Addendum: The achievements of Anderson’s vision as a social critique are only all the more apparent after considering his stylistic embodiment of America’s hopelessly arcane and myopic view of middle-century Europe as a vacuous limbo. Compared to, say, Tarantino’s more overt treatment of American egotism in WWII – Inglorious Basterds is essentially the story of violence-thirsty American pigs using the oppression of Jews as an excuse for their personal impulses – The Grand Budapest is actually a more striking and complete critique of America’s view of Europe as a plaything; Anderson uses his toybox aesthetic and its constricting aura to meditate on his own alienation from his subject matter and his distance from the material he wishes to tackle, his own utilization of Europe’s inter-war crisis as a tool for his personal fixations rather than as a way to seriously engage with the social calamity of Europe at the time.
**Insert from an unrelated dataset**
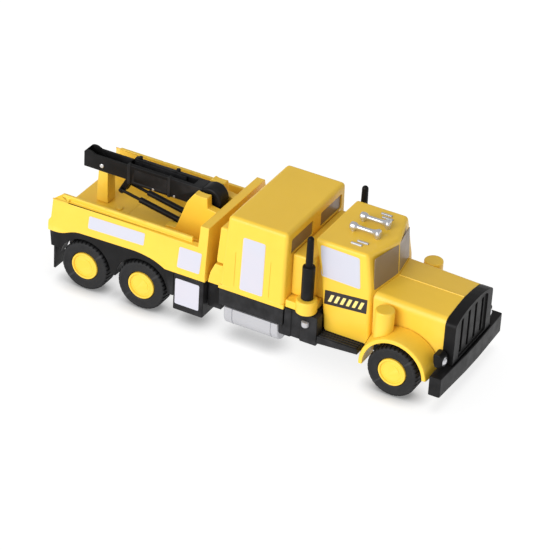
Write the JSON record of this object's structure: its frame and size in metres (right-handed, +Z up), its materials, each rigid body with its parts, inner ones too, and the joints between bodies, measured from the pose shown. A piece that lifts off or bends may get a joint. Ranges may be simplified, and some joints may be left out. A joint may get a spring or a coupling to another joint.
{
  "type": "toy tow truck",
  "caption": "Toy tow truck with a sleeper cab, a long hood, an open bed and a lifting boom that slides out, carried on rolling wheels.",
  "frame": {"origin": "middle of the footprint, on the ground under the tyres", "axes": "+X to the front bumper, +Y to the truck's left, +Z up"},
  "size_m": [0.302, 0.0946, 0.0967],
  "materials": {
    "yellow_plastic": "satin moulded plastic",
    "black_plastic": "satin moulded plastic",
    "silver_plastic": "silver painted plastic",
    "steel": "plain steel pin",
    "tyre_rubber": "matte soft plastic",
    "sticker": "printed paper sticker",
    "window": "printed window pane"
  },
  "bodies": {
    "truck": {"air_cleaner_left": "yellow_plastic", "air_cleaner_right": "yellow_plastic", "bed": "yellow_plastic", "bogie_cap": "black_plastic", "boom_pivot_pin": "steel", "boom_rest_post": "yellow_plastic", "boom_tower": "yellow_plastic", "bumper": "black_plastic", "cab": "yellow_plastic", "chassis": "black_plastic", "exhaust_left": "black_plastic", "exhaust_right": "black_plastic", "fender_left": "yellow_plastic", "fender_right": "yellow_plastic", "front_axle_cap": "black_plastic", "fuel_tank_left": "silver_plastic", "fuel_tank_right": "silver_plastic", "grille": "black_plastic", "headlight_left": "black_plastic", "headlight_right": "black_plastic", "hood": "yellow_plastic", "horn_left": "silver_plastic", "horn_right": "silver_plastic", "mudflap_left": "black_plastic", "mudflap_right": "black_plastic", "running_board_left": "black_plastic", "running_board_right": "black_plastic", "screw_front_left": "steel", "screw_front_right": "steel", "screw_rear_left": "steel", "screw_rear_right": "steel", "side_cap_left": "silver_plastic", "side_cap_right": "silver_plastic", "sleeper": "yellow_plastic", "stack_deck": "yellow_plastic", "strut_base_pin": "steel", "toolbox_left": "black_plastic", "toolbox_right": "black_plastic"},
    "boom": {"boom_sleeve": "black_plastic"},
    "boom_extension": {"boom_extension": "black_plastic", "boom_tip_pin": "steel"},
    "strut_barrels": {"strut_barrels": "black_plastic"},
    "strut_rods": {"strut_rods": "black_plastic"},
    "rear_wheelset": {"rear_axle": "steel", "rear_tyre_left": "tyre_rubber", "rear_tyre_right": "tyre_rubber", "rear_hub_left": "yellow_plastic", "rear_hub_right": "yellow_plastic"},
    "middle_wheelset": {"middle_axle": "steel", "middle_tyre_left": "tyre_rubber", "middle_tyre_right": "tyre_rubber", "middle_hub_left": "yellow_plastic", "middle_hub_right": "yellow_plastic"},
    "front_wheelset": {"front_axle": "steel", "front_tyre_left": "tyre_rubber", "front_tyre_right": "tyre_rubber", "front_hub_left": "yellow_plastic", "front_hub_right": "yellow_plastic"}
  },
  "joints": [
    {"name": "rear_axle_roll", "type": "hinge", "parent": "truck", "child": "rear_wheelset", "pos_m": [-0.1215, 0, 0.0183], "axis": [0, 1, 0], "continuous": true},
    {"name": "middle_axle_roll", "type": "hinge", "parent": "truck", "child": "middle_wheelset", "pos_m": [-0.0767, 0, 0.0183], "axis": [0, 1, 0], "continuous": true},
    {"name": "front_axle_roll", "type": "hinge", "parent": "truck", "child": "front_wheelset", "pos_m": [0.1135, 0, 0.0183], "axis": [0, 1, 0], "continuous": true},
    {"name": "boom_lift", "type": "hinge", "parent": "truck", "child": "boom", "pos_m": [-0.0483, 0, 0.0755], "axis": [0, 1, 0], "range_deg": [0, 40]},
    {"name": "boom_slide", "type": "slide", "parent": "boom", "child": "boom_extension", "axis": [-1, 0, 0], "range_m": [0, 0.028]},
    {"name": "strut_swing", "type": "hinge", "parent": "truck", "child": "strut_barrels", "pos_m": [-0.0645, 0, 0.0512], "axis": [0, 1, 0], "range_deg": [0, 41]},
    {"name": "strut_slide", "type": "slide", "parent": "strut_barrels", "child": "strut_rods", "axis": [-0.9825, 0, 0.1861], "range_m": [0, 0.0202]}
  ],
  "couplings": [
    {"joint": "strut_swing", "follows": "boom_lift", "ratio": 1.0202},
    {"joint": "strut_slide", "follows": "boom_lift", "m_per_rad": 0.028734}
  ]
}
Tarantino is always on the look out for escape routes, but Anderson’s hermetically-sealed, quietly tragic style offers no such point of egress, no way of cathartically breaking out of a stymying worldview and simply reveling in violence and bloodshed. Anderson’s stylistic proclivities embody the worldview of a person – or a nation – trapped within its own mental limits, positing US cinema on WWII as a state of arrested development that, by virtue of its own self-reflexive gaze, is nonetheless inherently capable of testing its own limits and pushing beyond itself, investigating its very being. Anderson’s adolescent fragility has always been his foundational strength and his immanent weakness, but with The Grand Budapest Hotel, he marshals his style as a self-inflicted wound that reveals its own aesthetic brittleness, as well as the brittleness of the worldview that underpins it.